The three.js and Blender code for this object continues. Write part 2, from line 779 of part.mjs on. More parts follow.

────

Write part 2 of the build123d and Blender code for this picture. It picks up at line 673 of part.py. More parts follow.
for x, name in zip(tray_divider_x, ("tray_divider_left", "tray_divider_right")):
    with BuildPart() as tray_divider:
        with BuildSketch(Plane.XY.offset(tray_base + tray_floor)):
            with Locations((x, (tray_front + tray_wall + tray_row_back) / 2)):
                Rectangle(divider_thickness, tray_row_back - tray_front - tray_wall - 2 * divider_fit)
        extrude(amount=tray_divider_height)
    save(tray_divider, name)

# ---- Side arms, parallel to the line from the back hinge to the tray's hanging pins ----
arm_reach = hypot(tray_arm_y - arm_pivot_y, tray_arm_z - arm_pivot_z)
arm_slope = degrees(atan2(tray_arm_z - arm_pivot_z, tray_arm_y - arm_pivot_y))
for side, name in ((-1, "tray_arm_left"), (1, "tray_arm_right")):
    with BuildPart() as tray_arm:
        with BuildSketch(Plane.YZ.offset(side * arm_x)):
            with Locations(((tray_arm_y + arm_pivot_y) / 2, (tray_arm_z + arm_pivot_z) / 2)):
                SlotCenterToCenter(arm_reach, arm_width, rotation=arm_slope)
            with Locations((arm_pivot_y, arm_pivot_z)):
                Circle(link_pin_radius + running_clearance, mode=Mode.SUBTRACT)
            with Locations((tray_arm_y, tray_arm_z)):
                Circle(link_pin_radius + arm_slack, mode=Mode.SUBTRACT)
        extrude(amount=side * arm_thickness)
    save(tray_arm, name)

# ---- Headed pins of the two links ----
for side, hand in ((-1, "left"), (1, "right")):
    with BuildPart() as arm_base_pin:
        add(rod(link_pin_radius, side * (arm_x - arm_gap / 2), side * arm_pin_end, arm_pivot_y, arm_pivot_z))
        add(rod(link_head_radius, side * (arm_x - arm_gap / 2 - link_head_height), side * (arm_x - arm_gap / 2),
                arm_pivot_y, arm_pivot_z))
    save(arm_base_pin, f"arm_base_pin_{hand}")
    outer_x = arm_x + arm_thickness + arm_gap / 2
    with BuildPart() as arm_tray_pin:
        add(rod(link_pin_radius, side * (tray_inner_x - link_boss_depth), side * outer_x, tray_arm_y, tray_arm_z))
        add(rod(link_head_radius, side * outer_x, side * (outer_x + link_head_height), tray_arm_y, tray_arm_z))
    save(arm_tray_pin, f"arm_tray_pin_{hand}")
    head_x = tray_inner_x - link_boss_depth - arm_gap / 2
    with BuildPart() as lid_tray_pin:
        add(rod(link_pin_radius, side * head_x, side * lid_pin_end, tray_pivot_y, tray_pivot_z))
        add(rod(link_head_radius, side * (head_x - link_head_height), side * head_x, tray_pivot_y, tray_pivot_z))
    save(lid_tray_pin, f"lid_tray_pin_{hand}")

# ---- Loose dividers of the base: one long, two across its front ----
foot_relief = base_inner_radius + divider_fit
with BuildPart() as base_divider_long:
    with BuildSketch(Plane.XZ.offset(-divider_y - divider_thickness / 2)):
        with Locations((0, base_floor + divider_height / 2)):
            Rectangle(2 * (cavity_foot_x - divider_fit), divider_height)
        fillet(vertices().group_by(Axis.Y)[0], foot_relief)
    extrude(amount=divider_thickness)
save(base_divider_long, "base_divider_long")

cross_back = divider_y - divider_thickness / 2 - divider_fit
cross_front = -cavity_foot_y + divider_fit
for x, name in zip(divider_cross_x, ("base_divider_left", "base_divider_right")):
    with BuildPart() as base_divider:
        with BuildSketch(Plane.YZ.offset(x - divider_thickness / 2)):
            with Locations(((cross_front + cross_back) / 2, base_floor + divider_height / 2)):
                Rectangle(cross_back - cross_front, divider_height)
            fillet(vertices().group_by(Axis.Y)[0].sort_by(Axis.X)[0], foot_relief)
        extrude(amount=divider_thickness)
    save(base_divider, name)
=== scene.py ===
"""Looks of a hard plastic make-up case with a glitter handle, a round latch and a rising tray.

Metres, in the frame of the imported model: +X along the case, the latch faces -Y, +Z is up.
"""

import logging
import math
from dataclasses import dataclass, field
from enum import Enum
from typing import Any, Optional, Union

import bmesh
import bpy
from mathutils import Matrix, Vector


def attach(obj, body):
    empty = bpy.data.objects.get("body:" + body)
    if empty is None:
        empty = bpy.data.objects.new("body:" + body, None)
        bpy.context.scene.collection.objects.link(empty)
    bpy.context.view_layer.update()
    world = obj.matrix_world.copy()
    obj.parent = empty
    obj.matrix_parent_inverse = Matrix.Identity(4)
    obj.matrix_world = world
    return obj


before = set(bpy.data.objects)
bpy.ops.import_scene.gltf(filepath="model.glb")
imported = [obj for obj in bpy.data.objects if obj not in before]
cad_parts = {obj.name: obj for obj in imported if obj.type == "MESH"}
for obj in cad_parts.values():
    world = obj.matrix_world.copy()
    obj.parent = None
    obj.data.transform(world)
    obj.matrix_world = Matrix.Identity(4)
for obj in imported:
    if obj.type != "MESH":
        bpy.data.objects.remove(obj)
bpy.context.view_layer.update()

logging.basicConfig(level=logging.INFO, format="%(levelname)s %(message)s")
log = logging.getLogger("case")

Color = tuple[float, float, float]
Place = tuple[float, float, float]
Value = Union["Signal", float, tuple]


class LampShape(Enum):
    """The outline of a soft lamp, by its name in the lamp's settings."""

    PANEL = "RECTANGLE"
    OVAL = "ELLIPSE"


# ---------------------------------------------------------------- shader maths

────

## Exercise
Quote word for word every line from the one that has "cross_back = divider_y" through the one that has "if empty is".

## Task result
cross_back = divider_y - divider_thickness / 2 - divider_fit
cross_front = -cavity_foot_y + divider_fit
for x, name in zip(divider_cross_x, ("base_divider_left", "base_divider_right")):
    with BuildPart() as base_divider:
        with BuildSketch(Plane.YZ.offset(x - divider_thickness / 2)):
            with Locations(((cross_front + cross_back) / 2, base_floor + divider_height / 2)):
                Rectangle(cross_back - cross_front, divider_height)
            fillet(vertices().group_by(Axis.Y)[0].sort_by(Axis.X)[0], foot_relief)
        extrude(amount=divider_thickness)
    save(base_divider, name)
=== scene.py ===
"""Looks of a hard plastic make-up case with a glitter handle, a round latch and a rising tray.

Metres, in the frame of the imported model: +X along the case, the latch faces -Y, +Z is up.
"""

import logging
import math
from dataclasses import dataclass, field
from enum import Enum
from typing import Any, Optional, Union

import bmesh
import bpy
from mathutils import Matrix, Vector


def attach(obj, body):
    empty = bpy.data.objects.get("body:" + body)
    if empty is None:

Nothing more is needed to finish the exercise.